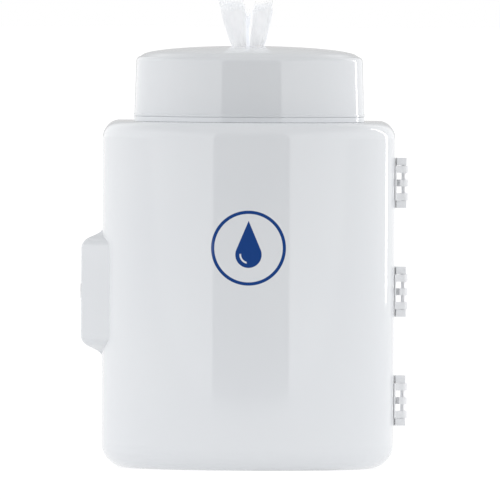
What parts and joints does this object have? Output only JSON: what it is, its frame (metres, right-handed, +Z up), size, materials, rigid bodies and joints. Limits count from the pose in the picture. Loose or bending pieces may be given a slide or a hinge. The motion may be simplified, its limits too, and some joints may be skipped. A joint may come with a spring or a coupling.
{
  "type": "wall-mounted wipe dispenser",
  "caption": "Wall case, half round in front, with a hinged lockable cover and a lift-off domed cap; a gathered wipe rises through the cap's centre from a roll inside.",
  "frame": {"origin": "centre of the case's back face, where it meets the wall", "axes": "+Y into the wall, +Z up, the front faces -Y and the hinges are on the +X side"},
  "size_m": [0.2614, 0.23, 0.3694],
  "materials": {
    "shell_plastic": "glossy cool white",
    "inner_plastic": "plain white moulding",
    "nozzle_plastic": "soft white",
    "hinge_plastic": "satin pale grey",
    "pin_metal": "dark satin",
    "lock_metal": "satin",
    "screw_steel": "zinc plated",
    "wipe_cloth": "thin white nonwoven"
  },
  "bodies": {
    "housing": {"rear_housing": "shell_plastic", "neck_ring": "inner_plastic", "neck_screw_1": "screw_steel", "neck_screw_2": "screw_steel", "neck_screw_3": "screw_steel", "neck_screw_4": "screw_steel", "wipes_roll": "wipe_cloth", "roll_tray": "inner_plastic", "tray_screw_1": "screw_steel", "tray_screw_2": "screw_steel", "hinge_housing_leaf_1": "hinge_plastic", "hinge_housing_leaf_2": "hinge_plastic", "hinge_housing_leaf_3": "hinge_plastic", "hinge_pin_1": "pin_metal", "hinge_pin_2": "pin_metal", "hinge_pin_3": "pin_metal", "strike_plate": "lock_metal", "strike_screw_1": "screw_steel", "strike_screw_2": "screw_steel"},
    "cover": {"front_cover": "shell_plastic", "hinge_cover_leaf_1": "hinge_plastic", "hinge_cover_leaf_2": "hinge_plastic", "hinge_cover_leaf_3": "hinge_plastic", "bolt_guide": "inner_plastic"},
    "cap": {"top_cap": "shell_plastic", "nozzle": "nozzle_plastic", "nozzle_ring": "inner_plastic", "wipe_tail": "wipe_cloth"},
    "bolt": {"latch_bolt": "lock_metal"},
    "lock": {"lock_barrel": "lock_metal"}
  },
  "joints": [
    {"name": "cover_swing", "type": "hinge", "parent": "housing", "child": "cover", "pos_m": [0.124, -0.113, 0], "axis": [0, 0, 1], "range_deg": [0, 115]},
    {"name": "cap_lift", "type": "slide", "parent": "housing", "child": "cap", "axis": [0, 0, 1], "range_m": [0, 0.06]},
    {"name": "lock_turn", "type": "hinge", "parent": "cover", "child": "lock", "pos_m": [-0.132, -0.1214, 0.0024], "axis": [1, 0, 0], "range_deg": [0, 90]},
    {"name": "bolt_throw", "type": "slide", "parent": "cover", "child": "bolt", "axis": [0, 1, 0], "range_m": [0, 0.0055]}
  ],
  "couplings": [
    {"joint": "lock_turn", "follows": "bolt_throw", "rad_per_m": 284.8}
  ]
}
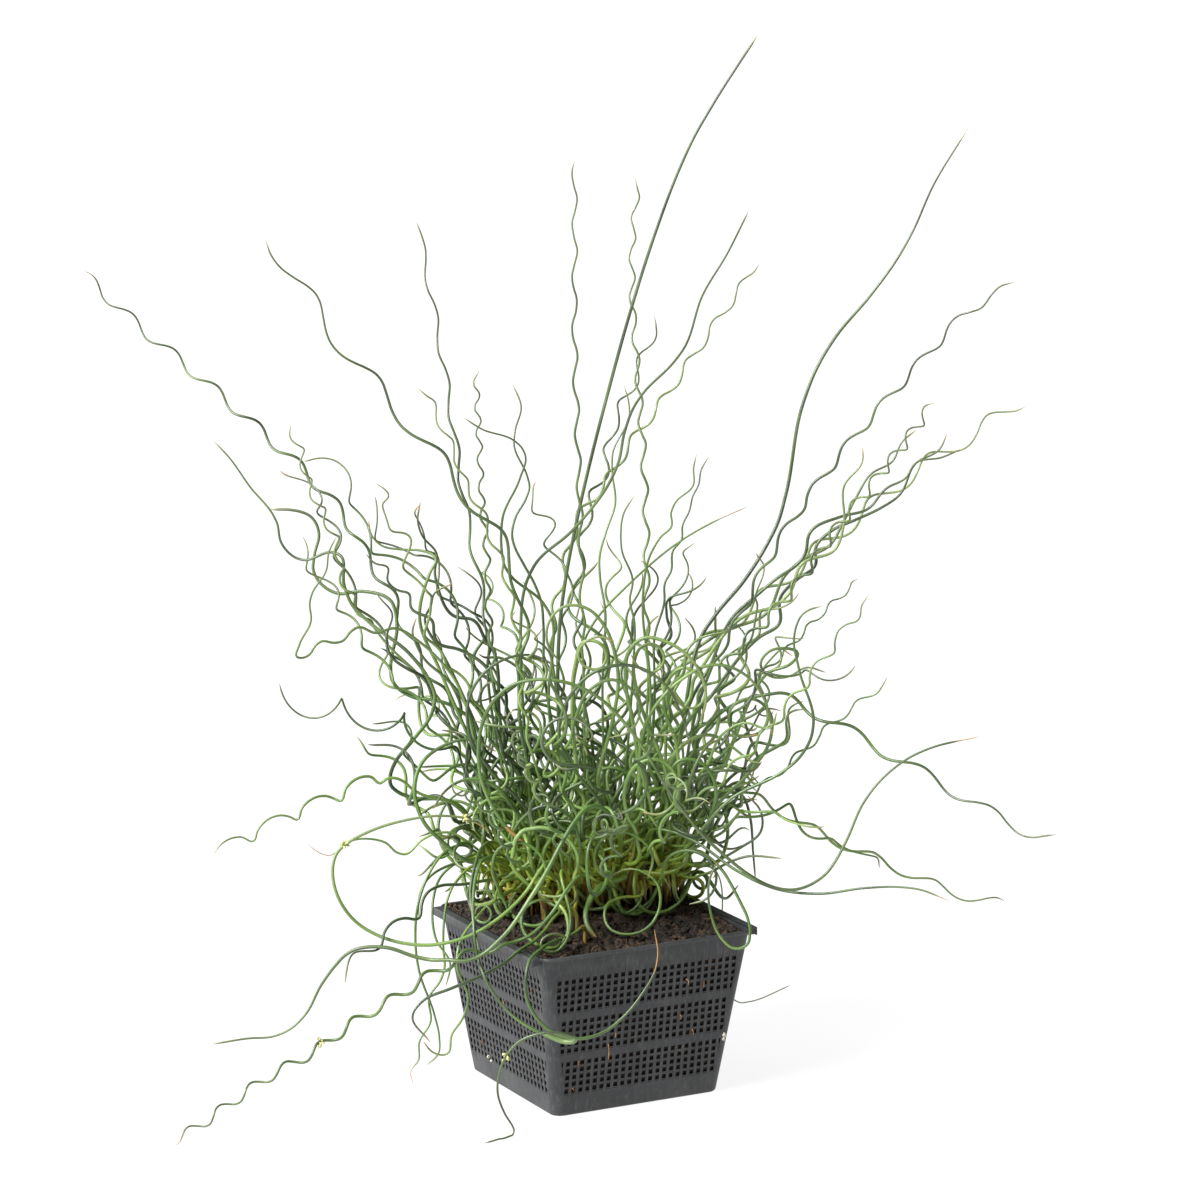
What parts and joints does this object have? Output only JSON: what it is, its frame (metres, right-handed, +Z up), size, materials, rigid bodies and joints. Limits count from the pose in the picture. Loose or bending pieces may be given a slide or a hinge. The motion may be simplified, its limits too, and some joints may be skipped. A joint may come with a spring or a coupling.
{
  "type": "potted corkscrew rush",
  "caption": "Corkscrew rush: coiled, wavy and looping green culms rising and trailing from a mound of peat in a square perforated pond basket.",
  "frame": {"origin": "middle of the basket's underside, on the surface it stands on", "axes": "+Z up along the culms; X and Y along the basket's walls, with its two carrying grips on the X walls; the side that is seen first faces -Y, turned 28 degrees towards -X"},
  "size_m": [0.6604, 0.5287, 0.7426],
  "materials": {
    "basket_plastic": "anthracite moulded polypropylene, dusty and scuffed",
    "peat_soil": "moist crumbly peat with fibres",
    "rush_culm": "fresh waxy green stem with faint lengthwise stripes, tan where it has died back"
  },
  "bodies": {
    "root": {"basket": "basket_plastic", "soil": "peat_soil", "culm_back_reach_far_left": "rush_culm", "culm_back_reach_far_right": "rush_culm", "culm_back_reach_left": "rush_culm", "culm_back_reach_middle": "rush_culm", "culm_back_reach_right": "rush_culm", "culm_back_trailing": "rush_culm", "culm_centre_curled": "rush_culm", "culm_centre_hooked": "rush_culm", "culm_centre_right_wavy": "rush_culm", "culm_centre_s_bend": "rush_culm", "culm_centre_thin": "rush_culm", "culm_centre_wavy": "rush_culm", "culm_front_crossing": "rush_culm", "culm_front_left_trail": "rush_culm", "culm_front_reach_left": "rush_culm", "culm_front_reach_middle": "rush_culm", "culm_front_reach_right": "rush_culm", "culm_front_reach_side": "rush_culm", "culm_front_ring": "rush_culm", "culm_front_thick_trail": "rush_culm", "culm_front_trailing": "rush_culm", "culm_left_big_coil": "rush_culm", "culm_left_blunt_arc": "rush_culm", "culm_left_far_wavy": "rush_culm", "culm_left_fine_wave": "rush_culm", "culm_left_hanging": "rush_culm", "culm_left_hanging_hook": "rush_culm", "culm_left_high_wavy": "rush_culm", "culm_left_kinked": "rush_culm", "culm_left_long_wave": "rush_culm", "culm_left_low_loop": "rush_culm", "culm_left_low_wave": "rush_culm", "culm_left_mid_thin": "rush_culm", "culm_left_s_bend": "rush_culm", "culm_left_scalloped": "rush_culm", "culm_left_stepped": "rush_culm", "culm_left_thick": "rush_culm", "culm_right_far_stepped": "rush_culm", "culm_right_far_wavy": "rush_culm", "culm_right_hanging_loop": "rush_culm", "culm_right_lean": "rush_culm", "culm_right_loop": "rush_culm", "culm_right_low_coil": "rush_culm", "culm_right_low_sweep": "rush_culm", "culm_right_low_wavy": "rush_culm", "culm_right_mid_coil": "rush_culm", "culm_right_mid_thin": "rush_culm", "culm_right_small_coil": "rush_culm", "culm_right_stepped": "rush_culm", "culm_right_tall_arc": "rush_culm", "culm_right_tight_coil": "rush_culm", "culm_right_zigzag": "rush_culm", "culm_right_zigzag_back": "rush_culm", "culm_soil_ring": "rush_culm", "culm_tall_straight": "rush_culm", "culm_tan_tip": "rush_culm"}
  },
  "joints": []
}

____________________

### What this task involves
Here, the records must be output exactly and in full.

### The reply
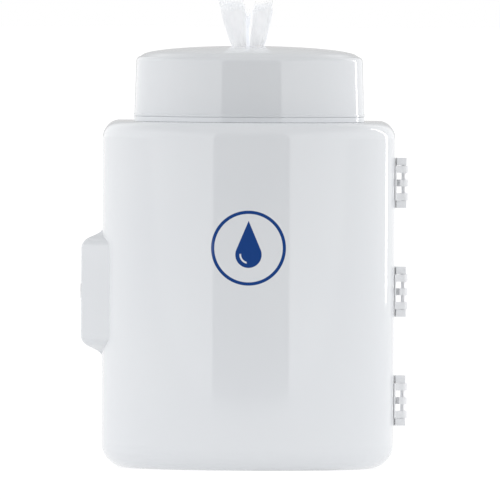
What parts and joints does this object have? Output only JSON: what it is, its frame (metres, right-handed, +Z up), size, materials, rigid bodies and joints. Limits count from the pose in the picture. Loose or bending pieces may be given a slide or a hinge. The motion may be simplified, its limits too, and some joints may be skipped. A joint may come with a spring or a coupling.
{
  "type": "wall-mounted wipe dispenser",
  "caption": "Wall case, half round in front, with a hinged lockable cover and a lift-off domed cap; a gathered wipe rises through the cap's centre from a roll inside.",
  "frame": {"origin": "centre of the case's back face, where it meets the wall", "axes": "+Y into the wall, +Z up, the front faces -Y and the hinges are on the +X side"},
  "size_m": [0.2614, 0.23, 0.3694],
  "materials": {
    "shell_plastic": "glossy cool white",
    "inner_plastic": "plain white moulding",
    "nozzle_plastic": "soft white",
    "hinge_plastic": "satin pale grey",
    "pin_metal": "dark satin",
    "lock_metal": "satin",
    "screw_steel": "zinc plated",
    "wipe_cloth": "thin white nonwoven"
  },
  "bodies": {
    "housing": {"rear_housing": "shell_plastic", "neck_ring": "inner_plastic", "neck_screw_1": "screw_steel", "neck_screw_2": "screw_steel", "neck_screw_3": "screw_steel", "neck_screw_4": "screw_steel", "wipes_roll": "wipe_cloth", "roll_tray": "inner_plastic", "tray_screw_1": "screw_steel", "tray_screw_2": "screw_steel", "hinge_housing_leaf_1": "hinge_plastic", "hinge_housing_leaf_2": "hinge_plastic", "hinge_housing_leaf_3": "hinge_plastic", "hinge_pin_1": "pin_metal", "hinge_pin_2": "pin_metal", "hinge_pin_3": "pin_metal", "strike_plate": "lock_metal", "strike_screw_1": "screw_steel", "strike_screw_2": "screw_steel"},
    "cover": {"front_cover": "shell_plastic", "hinge_cover_leaf_1": "hinge_plastic", "hinge_cover_leaf_2": "hinge_plastic", "hinge_cover_leaf_3": "hinge_plastic", "bolt_guide": "inner_plastic"},
    "cap": {"top_cap": "shell_plastic", "nozzle": "nozzle_plastic", "nozzle_ring": "inner_plastic", "wipe_tail": "wipe_cloth"},
    "bolt": {"latch_bolt": "lock_metal"},
    "lock": {"lock_barrel": "lock_metal"}
  },
  "joints": [
    {"name": "cover_swing", "type": "hinge", "parent": "housing", "child": "cover", "pos_m": [0.124, -0.113, 0], "axis": [0, 0, 1], "range_deg": [0, 115]},
    {"name": "cap_lift", "type": "slide", "parent": "housing", "child": "cap", "axis": [0, 0, 1], "range_m": [0, 0.06]},
    {"name": "lock_turn", "type": "hinge", "parent": "cover", "child": "lock", "pos_m": [-0.132, -0.1214, 0.0024], "axis": [1, 0, 0], "range_deg": [0, 90]},
    {"name": "bolt_throw", "type": "slide", "parent": "cover", "child": "bolt", "axis": [0, 1, 0], "range_m": [0, 0.0055]}
  ],
  "couplings": [
    {"joint": "lock_turn", "follows": "bolt_throw", "rad_per_m": 284.8}
  ]
}
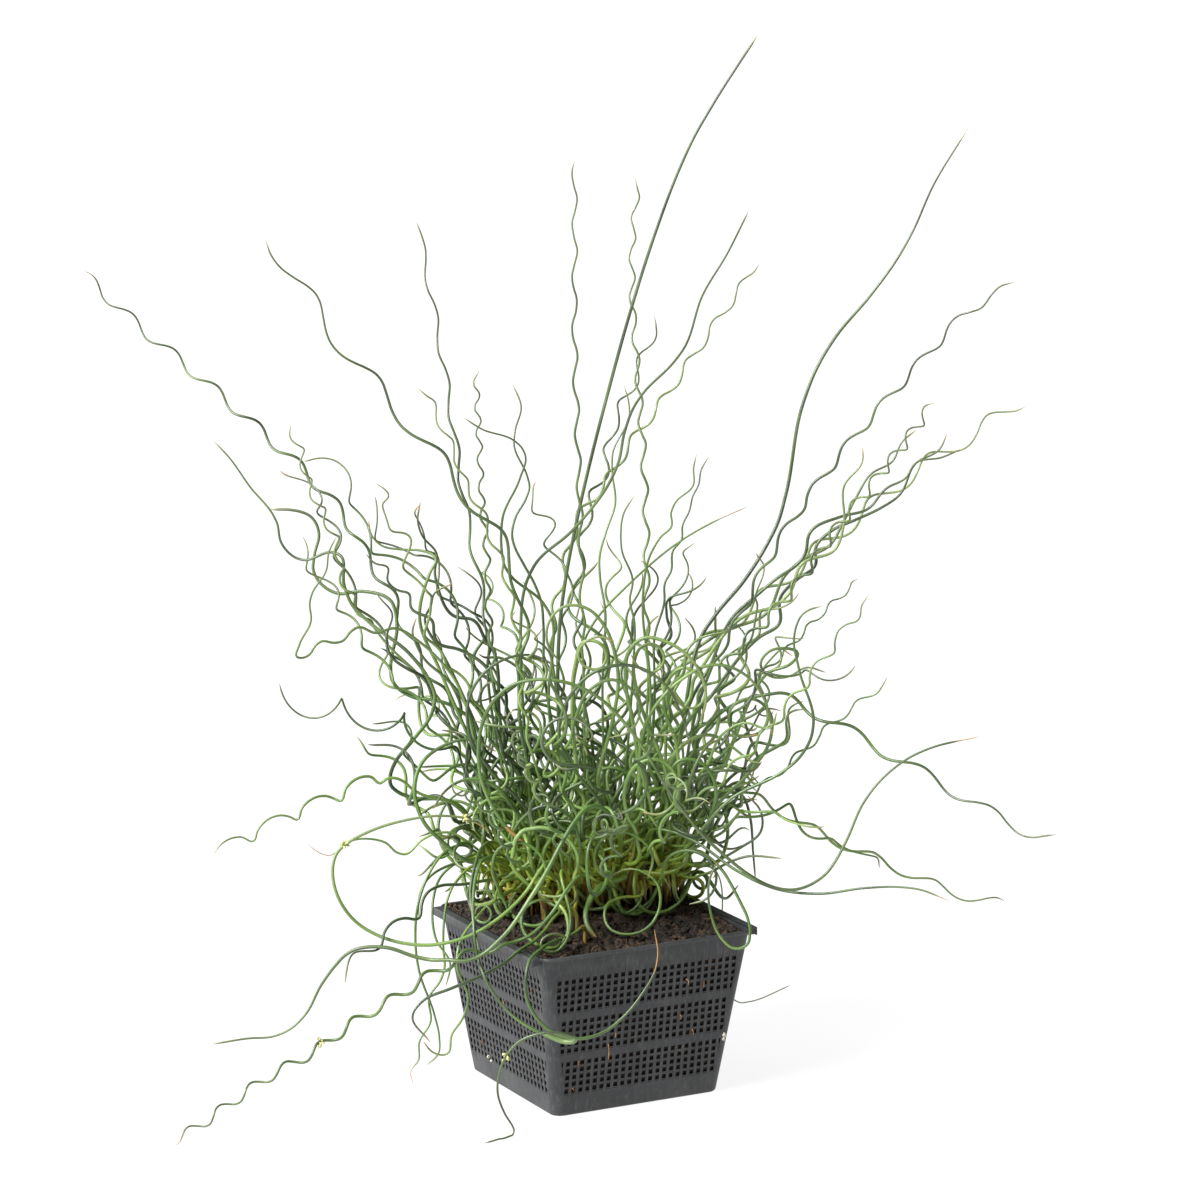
What parts and joints does this object have? Output only JSON: what it is, its frame (metres, right-handed, +Z up), size, materials, rigid bodies and joints. Limits count from the pose in the picture. Loose or bending pieces may be given a slide or a hinge. The motion may be simplified, its limits too, and some joints may be skipped. A joint may come with a spring or a coupling.
{
  "type": "potted corkscrew rush",
  "caption": "Corkscrew rush: coiled, wavy and looping green culms rising and trailing from a mound of peat in a square perforated pond basket.",
  "frame": {"origin": "middle of the basket's underside, on the surface it stands on", "axes": "+Z up along the culms; X and Y along the basket's walls, with its two carrying grips on the X walls; the side that is seen first faces -Y, turned 28 degrees towards -X"},
  "size_m": [0.6604, 0.5287, 0.7426],
  "materials": {
    "basket_plastic": "anthracite moulded polypropylene, dusty and scuffed",
    "peat_soil": "moist crumbly peat with fibres",
    "rush_culm": "fresh waxy green stem with faint lengthwise stripes, tan where it has died back"
  },
  "bodies": {
    "root": {"basket": "basket_plastic", "soil": "peat_soil", "culm_back_reach_far_left": "rush_culm", "culm_back_reach_far_right": "rush_culm", "culm_back_reach_left": "rush_culm", "culm_back_reach_middle": "rush_culm", "culm_back_reach_right": "rush_culm", "culm_back_trailing": "rush_culm", "culm_centre_curled": "rush_culm", "culm_centre_hooked": "rush_culm", "culm_centre_right_wavy": "rush_culm", "culm_centre_s_bend": "rush_culm", "culm_centre_thin": "rush_culm", "culm_centre_wavy": "rush_culm", "culm_front_crossing": "rush_culm", "culm_front_left_trail": "rush_culm", "culm_front_reach_left": "rush_culm", "culm_front_reach_middle": "rush_culm", "culm_front_reach_right": "rush_culm", "culm_front_reach_side": "rush_culm", "culm_front_ring": "rush_culm", "culm_front_thick_trail": "rush_culm", "culm_front_trailing": "rush_culm", "culm_left_big_coil": "rush_culm", "culm_left_blunt_arc": "rush_culm", "culm_left_far_wavy": "rush_culm", "culm_left_fine_wave": "rush_culm", "culm_left_hanging": "rush_culm", "culm_left_hanging_hook": "rush_culm", "culm_left_high_wavy": "rush_culm", "culm_left_kinked": "rush_culm", "culm_left_long_wave": "rush_culm", "culm_left_low_loop": "rush_culm", "culm_left_low_wave": "rush_culm", "culm_left_mid_thin": "rush_culm", "culm_left_s_bend": "rush_culm", "culm_left_scalloped": "rush_culm", "culm_left_stepped": "rush_culm", "culm_left_thick": "rush_culm", "culm_right_far_stepped": "rush_culm", "culm_right_far_wavy": "rush_culm", "culm_right_hanging_loop": "rush_culm", "culm_right_lean": "rush_culm", "culm_right_loop": "rush_culm", "culm_right_low_coil": "rush_culm", "culm_right_low_sweep": "rush_culm", "culm_right_low_wavy": "rush_culm", "culm_right_mid_coil": "rush_culm", "culm_right_mid_thin": "rush_culm", "culm_right_small_coil": "rush_culm", "culm_right_stepped": "rush_culm", "culm_right_tall_arc": "rush_culm", "culm_right_tight_coil": "rush_culm", "culm_right_zigzag": "rush_culm", "culm_right_zigzag_back": "rush_culm", "culm_soil_ring": "rush_culm", "culm_tall_straight": "rush_culm", "culm_tan_tip": "rush_culm"}
  },
  "joints": []
}